To be done
Using the material below, print the line that contains "obj.matrix_world = world", the line that contains "math.cos(a), 0], [0, 0, 1]])", and every line in between, exactly and nothing else.

Supplied records
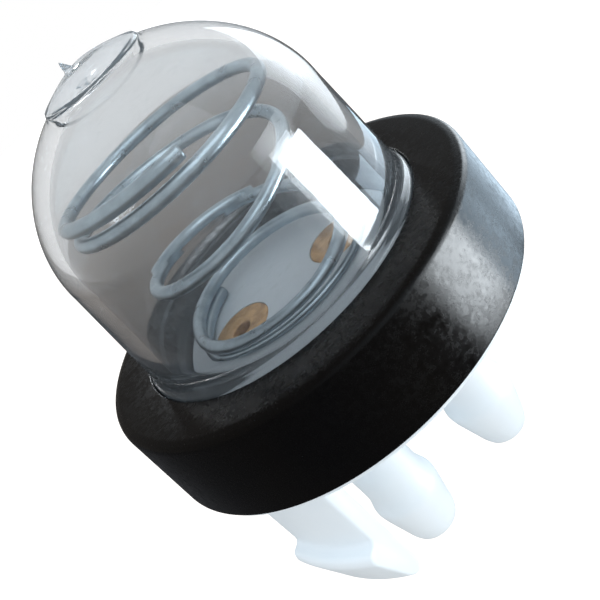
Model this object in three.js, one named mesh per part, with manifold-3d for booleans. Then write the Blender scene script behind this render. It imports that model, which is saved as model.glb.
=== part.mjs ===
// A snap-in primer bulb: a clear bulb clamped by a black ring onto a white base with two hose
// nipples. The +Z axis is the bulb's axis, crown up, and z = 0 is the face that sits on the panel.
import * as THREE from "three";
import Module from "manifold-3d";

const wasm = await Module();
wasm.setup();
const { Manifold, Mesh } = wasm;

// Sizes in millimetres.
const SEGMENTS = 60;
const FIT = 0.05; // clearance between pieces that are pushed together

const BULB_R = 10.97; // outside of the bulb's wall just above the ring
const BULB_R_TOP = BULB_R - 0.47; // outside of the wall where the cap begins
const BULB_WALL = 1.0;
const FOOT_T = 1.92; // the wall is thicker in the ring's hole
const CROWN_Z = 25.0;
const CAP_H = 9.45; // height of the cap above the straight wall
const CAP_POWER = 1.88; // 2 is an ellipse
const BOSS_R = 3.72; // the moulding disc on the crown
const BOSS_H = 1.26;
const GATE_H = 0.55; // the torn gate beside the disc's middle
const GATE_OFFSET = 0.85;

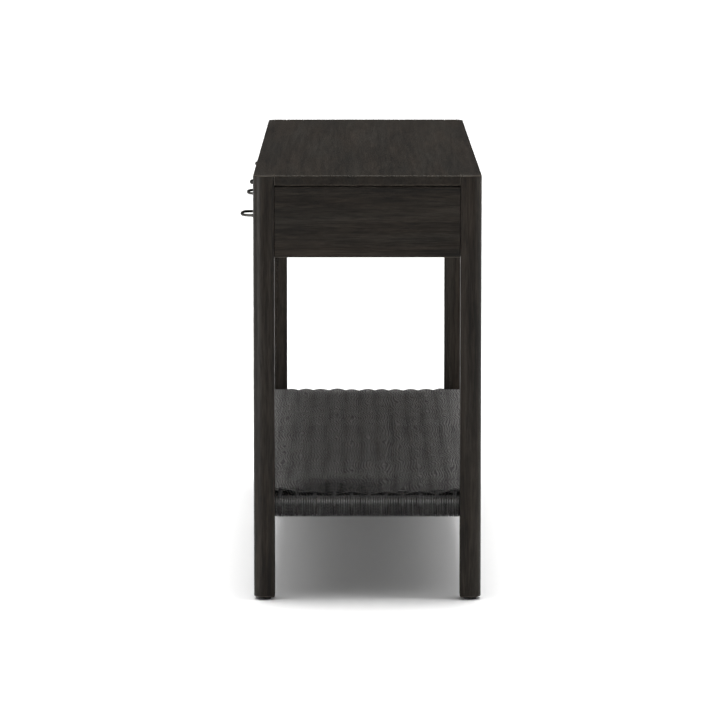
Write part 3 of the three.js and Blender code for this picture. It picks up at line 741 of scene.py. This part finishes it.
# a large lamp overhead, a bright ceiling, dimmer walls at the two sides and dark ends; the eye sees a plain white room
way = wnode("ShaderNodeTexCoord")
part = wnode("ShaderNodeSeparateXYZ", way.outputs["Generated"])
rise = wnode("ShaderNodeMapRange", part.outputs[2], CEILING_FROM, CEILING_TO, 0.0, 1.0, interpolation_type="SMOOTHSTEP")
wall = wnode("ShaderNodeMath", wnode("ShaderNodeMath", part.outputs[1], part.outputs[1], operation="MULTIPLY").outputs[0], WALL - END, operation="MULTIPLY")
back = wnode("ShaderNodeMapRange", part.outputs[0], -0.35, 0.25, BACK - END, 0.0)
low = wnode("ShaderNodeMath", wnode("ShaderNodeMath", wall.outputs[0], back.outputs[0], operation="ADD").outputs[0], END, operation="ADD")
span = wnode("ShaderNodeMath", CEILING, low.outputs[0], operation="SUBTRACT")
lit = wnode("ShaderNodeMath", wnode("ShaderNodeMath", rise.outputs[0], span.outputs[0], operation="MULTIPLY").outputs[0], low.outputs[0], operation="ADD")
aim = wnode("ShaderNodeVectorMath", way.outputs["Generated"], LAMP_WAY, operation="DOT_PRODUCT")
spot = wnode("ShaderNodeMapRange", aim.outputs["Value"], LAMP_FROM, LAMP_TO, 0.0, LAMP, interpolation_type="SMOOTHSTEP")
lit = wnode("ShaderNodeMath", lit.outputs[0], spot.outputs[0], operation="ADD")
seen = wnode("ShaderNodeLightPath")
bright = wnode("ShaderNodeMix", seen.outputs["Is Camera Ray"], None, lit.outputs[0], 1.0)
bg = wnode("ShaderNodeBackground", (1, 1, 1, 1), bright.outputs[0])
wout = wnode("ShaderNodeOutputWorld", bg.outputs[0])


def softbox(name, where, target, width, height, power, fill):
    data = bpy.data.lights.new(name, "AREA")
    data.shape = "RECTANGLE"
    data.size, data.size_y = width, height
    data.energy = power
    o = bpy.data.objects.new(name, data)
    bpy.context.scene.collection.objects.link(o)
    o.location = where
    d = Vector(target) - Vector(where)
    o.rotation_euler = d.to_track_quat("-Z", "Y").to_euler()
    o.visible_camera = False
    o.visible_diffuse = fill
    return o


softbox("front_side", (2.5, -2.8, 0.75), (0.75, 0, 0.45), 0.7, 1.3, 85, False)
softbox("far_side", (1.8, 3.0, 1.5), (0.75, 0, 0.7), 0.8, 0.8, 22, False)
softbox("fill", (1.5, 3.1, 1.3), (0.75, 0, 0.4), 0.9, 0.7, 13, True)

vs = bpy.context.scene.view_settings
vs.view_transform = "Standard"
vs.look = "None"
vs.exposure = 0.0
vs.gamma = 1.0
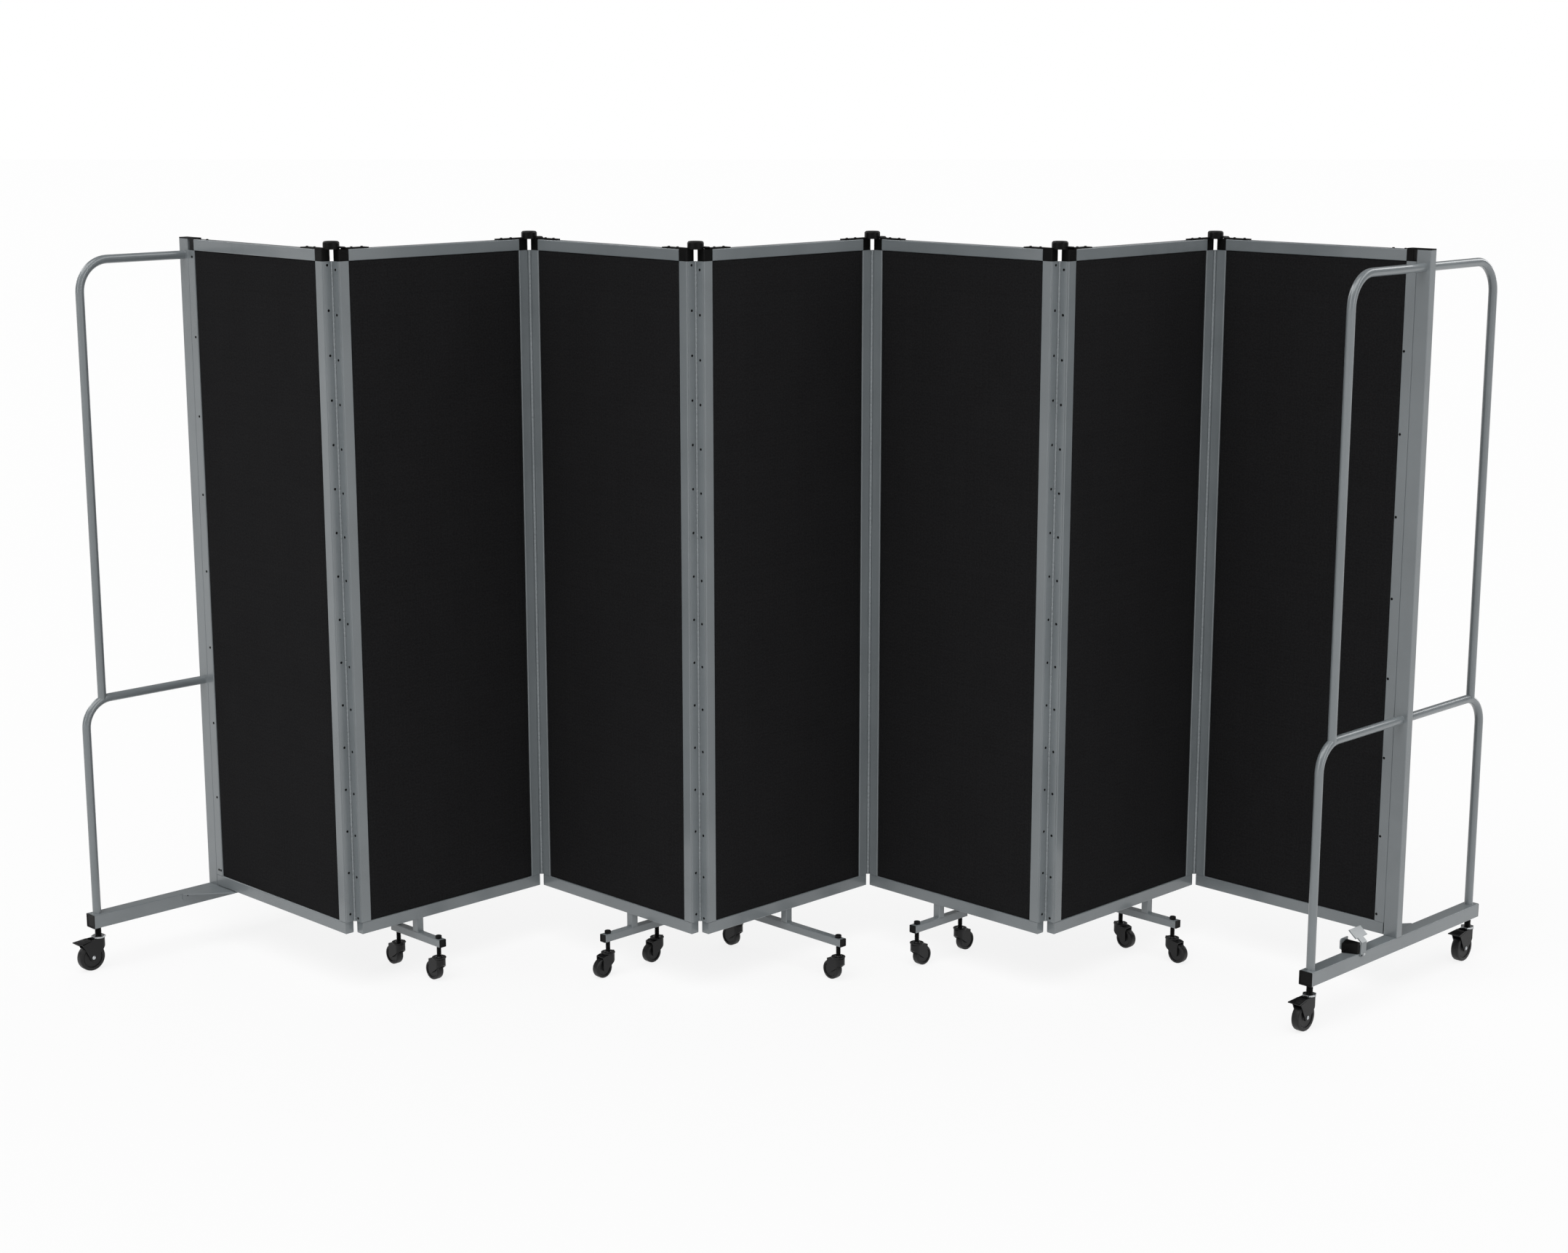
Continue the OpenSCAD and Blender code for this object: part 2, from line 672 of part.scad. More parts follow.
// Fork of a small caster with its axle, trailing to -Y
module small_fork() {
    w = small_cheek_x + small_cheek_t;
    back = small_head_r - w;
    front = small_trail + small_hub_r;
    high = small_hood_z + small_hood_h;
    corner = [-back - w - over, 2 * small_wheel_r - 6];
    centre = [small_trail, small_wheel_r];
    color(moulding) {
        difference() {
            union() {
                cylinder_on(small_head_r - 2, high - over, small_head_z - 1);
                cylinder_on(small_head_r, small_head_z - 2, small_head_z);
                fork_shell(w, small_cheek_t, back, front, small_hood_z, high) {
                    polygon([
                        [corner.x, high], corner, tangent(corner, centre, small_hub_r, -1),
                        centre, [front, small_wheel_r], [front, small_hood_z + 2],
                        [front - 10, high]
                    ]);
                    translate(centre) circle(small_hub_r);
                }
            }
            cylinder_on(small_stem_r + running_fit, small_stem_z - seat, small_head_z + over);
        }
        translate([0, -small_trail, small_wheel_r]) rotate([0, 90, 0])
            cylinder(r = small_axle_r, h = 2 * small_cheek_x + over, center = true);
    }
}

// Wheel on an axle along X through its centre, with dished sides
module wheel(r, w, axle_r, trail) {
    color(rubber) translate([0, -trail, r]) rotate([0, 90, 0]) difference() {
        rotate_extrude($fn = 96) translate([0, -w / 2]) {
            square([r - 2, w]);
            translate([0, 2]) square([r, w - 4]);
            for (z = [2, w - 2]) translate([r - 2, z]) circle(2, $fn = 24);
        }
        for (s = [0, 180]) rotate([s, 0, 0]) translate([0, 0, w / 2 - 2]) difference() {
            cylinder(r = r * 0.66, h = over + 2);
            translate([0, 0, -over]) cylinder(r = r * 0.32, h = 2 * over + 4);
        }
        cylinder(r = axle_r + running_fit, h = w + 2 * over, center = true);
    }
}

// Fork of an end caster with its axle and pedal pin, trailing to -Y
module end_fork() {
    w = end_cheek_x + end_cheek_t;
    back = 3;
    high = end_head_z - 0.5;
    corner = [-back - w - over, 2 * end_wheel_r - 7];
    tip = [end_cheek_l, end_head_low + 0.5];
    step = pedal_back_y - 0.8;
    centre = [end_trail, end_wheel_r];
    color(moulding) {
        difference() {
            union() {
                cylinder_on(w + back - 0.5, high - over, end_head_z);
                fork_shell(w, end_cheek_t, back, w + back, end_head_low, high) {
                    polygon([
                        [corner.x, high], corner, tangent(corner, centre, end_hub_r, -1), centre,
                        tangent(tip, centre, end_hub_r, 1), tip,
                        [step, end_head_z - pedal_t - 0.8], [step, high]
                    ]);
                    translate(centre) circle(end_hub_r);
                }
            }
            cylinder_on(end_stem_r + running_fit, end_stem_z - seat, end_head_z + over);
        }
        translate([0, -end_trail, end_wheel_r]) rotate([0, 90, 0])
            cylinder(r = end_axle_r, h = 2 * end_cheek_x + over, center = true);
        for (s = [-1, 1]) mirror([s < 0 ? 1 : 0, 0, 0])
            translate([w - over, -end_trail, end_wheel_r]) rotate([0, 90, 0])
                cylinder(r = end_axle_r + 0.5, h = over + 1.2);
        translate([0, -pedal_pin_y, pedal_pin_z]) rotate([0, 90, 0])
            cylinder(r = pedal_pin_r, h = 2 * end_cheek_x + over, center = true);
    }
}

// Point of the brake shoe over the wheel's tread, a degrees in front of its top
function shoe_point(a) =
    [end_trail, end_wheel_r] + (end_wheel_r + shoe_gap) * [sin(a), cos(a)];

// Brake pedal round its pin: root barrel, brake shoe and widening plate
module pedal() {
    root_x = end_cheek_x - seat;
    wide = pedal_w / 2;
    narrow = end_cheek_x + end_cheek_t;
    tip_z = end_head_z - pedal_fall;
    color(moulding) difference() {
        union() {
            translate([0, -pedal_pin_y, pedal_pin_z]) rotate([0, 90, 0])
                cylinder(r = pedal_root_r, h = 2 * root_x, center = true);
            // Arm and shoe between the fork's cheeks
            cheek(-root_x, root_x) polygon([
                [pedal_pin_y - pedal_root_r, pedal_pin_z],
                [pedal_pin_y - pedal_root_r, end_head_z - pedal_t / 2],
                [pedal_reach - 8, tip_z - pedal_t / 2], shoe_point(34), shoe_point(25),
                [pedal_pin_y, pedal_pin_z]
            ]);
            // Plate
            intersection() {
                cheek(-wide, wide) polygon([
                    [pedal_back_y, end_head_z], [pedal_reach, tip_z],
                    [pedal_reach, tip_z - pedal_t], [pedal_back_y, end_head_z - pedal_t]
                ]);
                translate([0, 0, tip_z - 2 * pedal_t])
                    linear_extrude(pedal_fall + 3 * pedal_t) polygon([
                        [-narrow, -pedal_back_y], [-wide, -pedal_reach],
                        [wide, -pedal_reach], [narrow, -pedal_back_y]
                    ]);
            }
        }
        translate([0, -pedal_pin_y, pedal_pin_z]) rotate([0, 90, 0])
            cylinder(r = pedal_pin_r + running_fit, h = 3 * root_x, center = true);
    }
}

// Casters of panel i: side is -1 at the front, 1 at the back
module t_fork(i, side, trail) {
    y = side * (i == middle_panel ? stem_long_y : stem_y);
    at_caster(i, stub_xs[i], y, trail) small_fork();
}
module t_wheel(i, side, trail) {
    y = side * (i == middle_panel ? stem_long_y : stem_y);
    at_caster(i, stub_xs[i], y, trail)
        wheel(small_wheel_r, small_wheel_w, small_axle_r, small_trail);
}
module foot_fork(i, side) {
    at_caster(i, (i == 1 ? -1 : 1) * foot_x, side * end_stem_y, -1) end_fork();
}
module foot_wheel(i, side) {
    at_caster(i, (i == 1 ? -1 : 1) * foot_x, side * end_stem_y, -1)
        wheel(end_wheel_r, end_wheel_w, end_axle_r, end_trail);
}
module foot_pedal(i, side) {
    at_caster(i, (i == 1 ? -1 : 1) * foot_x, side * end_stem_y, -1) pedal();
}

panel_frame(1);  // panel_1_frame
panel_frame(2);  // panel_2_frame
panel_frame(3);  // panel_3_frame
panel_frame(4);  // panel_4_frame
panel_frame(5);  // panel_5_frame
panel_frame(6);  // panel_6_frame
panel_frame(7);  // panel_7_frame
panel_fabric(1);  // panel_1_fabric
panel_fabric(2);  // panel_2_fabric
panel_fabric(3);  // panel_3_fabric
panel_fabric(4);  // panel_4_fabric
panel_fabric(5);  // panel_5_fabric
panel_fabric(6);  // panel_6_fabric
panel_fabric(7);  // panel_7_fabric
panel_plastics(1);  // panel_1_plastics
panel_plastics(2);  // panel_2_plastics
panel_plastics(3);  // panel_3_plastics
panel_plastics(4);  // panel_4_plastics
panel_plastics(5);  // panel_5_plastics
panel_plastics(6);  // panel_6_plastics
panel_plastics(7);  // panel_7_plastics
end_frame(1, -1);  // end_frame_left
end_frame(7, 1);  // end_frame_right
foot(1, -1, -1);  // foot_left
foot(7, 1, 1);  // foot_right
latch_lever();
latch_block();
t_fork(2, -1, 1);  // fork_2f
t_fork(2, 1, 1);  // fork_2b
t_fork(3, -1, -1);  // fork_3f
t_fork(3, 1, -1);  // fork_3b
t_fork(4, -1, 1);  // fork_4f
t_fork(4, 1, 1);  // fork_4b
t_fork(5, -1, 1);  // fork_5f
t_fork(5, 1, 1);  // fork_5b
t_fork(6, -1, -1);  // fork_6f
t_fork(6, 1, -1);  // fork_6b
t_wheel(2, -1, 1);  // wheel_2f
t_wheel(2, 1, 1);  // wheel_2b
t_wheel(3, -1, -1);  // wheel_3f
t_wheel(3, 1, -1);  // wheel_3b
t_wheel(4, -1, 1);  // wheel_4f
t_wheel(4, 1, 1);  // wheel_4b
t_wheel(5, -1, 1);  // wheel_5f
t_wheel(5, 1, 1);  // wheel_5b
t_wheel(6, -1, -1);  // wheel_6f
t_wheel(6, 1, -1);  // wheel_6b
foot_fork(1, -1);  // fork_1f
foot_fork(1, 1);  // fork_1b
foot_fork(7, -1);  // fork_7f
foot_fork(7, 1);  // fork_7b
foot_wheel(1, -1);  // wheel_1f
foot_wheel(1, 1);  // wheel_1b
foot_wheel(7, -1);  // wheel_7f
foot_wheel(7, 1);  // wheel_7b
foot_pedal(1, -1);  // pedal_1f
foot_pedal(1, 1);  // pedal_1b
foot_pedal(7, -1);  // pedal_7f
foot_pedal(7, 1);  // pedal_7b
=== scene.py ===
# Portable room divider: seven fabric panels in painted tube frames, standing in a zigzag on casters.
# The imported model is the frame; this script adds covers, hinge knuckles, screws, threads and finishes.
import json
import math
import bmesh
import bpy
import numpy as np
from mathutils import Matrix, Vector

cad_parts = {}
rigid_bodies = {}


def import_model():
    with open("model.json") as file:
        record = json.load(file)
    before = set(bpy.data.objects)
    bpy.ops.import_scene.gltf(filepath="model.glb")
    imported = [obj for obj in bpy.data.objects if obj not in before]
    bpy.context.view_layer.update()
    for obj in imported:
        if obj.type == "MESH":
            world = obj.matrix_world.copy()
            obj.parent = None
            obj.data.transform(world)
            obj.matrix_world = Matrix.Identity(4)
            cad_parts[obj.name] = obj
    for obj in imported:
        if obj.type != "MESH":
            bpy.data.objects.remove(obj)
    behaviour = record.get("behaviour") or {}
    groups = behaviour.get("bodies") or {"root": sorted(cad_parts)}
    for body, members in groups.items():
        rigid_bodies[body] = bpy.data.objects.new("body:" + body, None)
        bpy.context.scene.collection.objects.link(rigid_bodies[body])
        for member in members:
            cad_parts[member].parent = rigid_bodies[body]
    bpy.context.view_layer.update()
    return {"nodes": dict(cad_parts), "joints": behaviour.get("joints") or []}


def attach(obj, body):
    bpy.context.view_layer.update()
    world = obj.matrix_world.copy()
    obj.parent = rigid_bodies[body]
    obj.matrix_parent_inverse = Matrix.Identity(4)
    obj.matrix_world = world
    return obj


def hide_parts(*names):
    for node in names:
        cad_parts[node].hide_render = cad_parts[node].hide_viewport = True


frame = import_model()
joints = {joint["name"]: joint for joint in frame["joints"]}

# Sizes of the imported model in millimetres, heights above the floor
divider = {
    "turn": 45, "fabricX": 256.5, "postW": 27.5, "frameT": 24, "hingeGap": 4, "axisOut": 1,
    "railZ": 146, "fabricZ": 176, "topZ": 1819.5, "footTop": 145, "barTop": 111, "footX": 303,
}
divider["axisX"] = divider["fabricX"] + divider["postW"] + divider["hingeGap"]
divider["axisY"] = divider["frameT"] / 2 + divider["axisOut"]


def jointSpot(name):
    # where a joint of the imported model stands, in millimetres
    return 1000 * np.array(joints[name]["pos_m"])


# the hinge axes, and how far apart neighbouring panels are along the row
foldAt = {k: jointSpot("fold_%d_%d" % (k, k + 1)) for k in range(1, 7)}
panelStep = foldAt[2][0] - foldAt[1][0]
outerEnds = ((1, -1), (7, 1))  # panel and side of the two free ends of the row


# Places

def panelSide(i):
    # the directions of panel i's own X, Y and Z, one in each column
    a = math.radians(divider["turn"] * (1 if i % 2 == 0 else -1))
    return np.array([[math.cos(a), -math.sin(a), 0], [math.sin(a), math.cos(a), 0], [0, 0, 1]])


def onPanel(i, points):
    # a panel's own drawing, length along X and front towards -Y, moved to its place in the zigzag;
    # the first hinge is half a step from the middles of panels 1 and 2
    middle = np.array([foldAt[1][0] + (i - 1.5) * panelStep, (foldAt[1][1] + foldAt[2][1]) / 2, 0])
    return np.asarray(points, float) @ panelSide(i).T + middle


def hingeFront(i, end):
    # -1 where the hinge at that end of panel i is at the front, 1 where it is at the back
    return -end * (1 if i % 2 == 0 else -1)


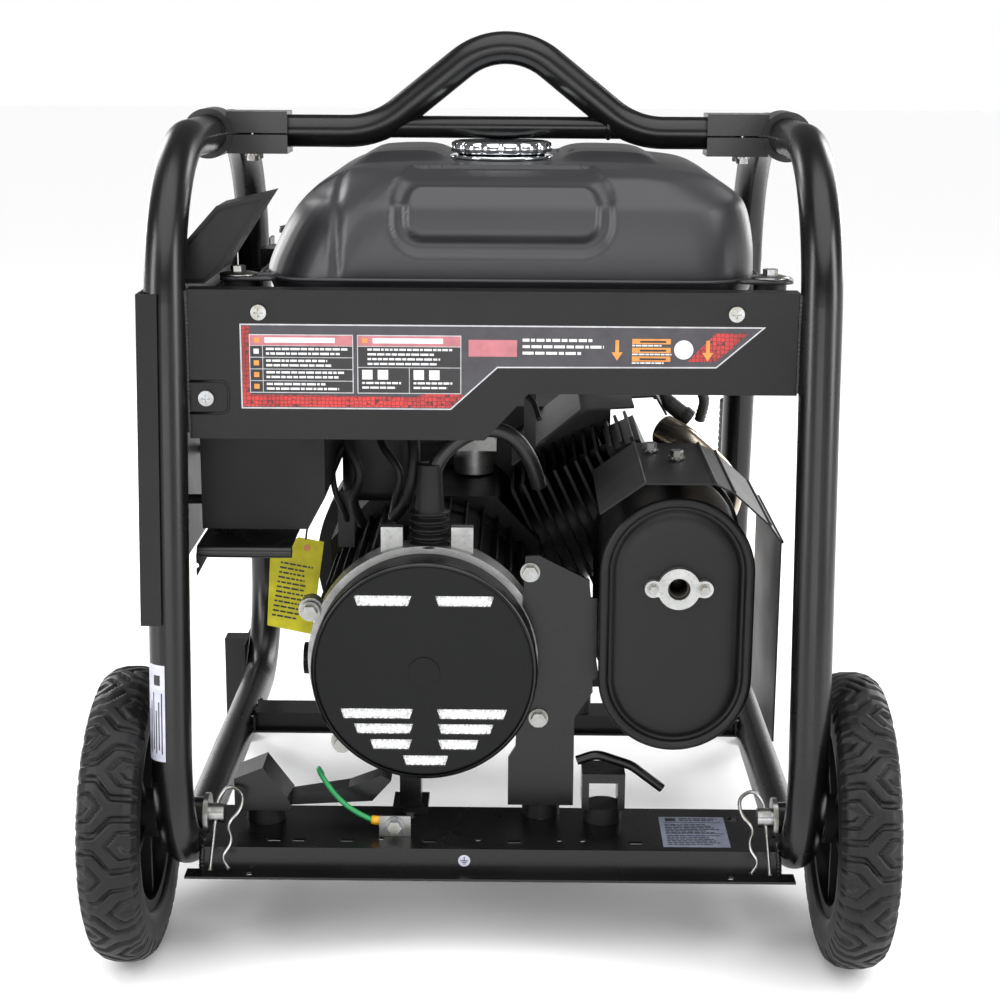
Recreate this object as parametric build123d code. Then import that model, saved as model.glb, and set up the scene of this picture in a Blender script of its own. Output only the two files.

Exercise result
    obj.matrix_world = world
    return obj


def hide_parts(*names):
    for node in names:
        cad_parts[node].hide_render = cad_parts[node].hide_viewport = True


frame = import_model()
joints = {joint["name"]: joint for joint in frame["joints"]}

# Sizes of the imported model in millimetres, heights above the floor
divider = {
    "turn": 45, "fabricX": 256.5, "postW": 27.5, "frameT": 24, "hingeGap": 4, "axisOut": 1,
    "railZ": 146, "fabricZ": 176, "topZ": 1819.5, "footTop": 145, "barTop": 111, "footX": 303,
}
divider["axisX"] = divider["fabricX"] + divider["postW"] + divider["hingeGap"]
divider["axisY"] = divider["frameT"] / 2 + divider["axisOut"]


def jointSpot(name):
    # where a joint of the imported model stands, in millimetres
    return 1000 * np.array(joints[name]["pos_m"])


# the hinge axes, and how far apart neighbouring panels are along the row
foldAt = {k: jointSpot("fold_%d_%d" % (k, k + 1)) for k in range(1, 7)}
panelStep = foldAt[2][0] - foldAt[1][0]
outerEnds = ((1, -1), (7, 1))  # panel and side of the two free ends of the row


# Places

def panelSide(i):
    # the directions of panel i's own X, Y and Z, one in each column
    a = math.radians(divider["turn"] * (1 if i % 2 == 0 else -1))
    return np.array([[math.cos(a), -math.sin(a), 0], [math.sin(a), math.cos(a), 0], [0, 0, 1]])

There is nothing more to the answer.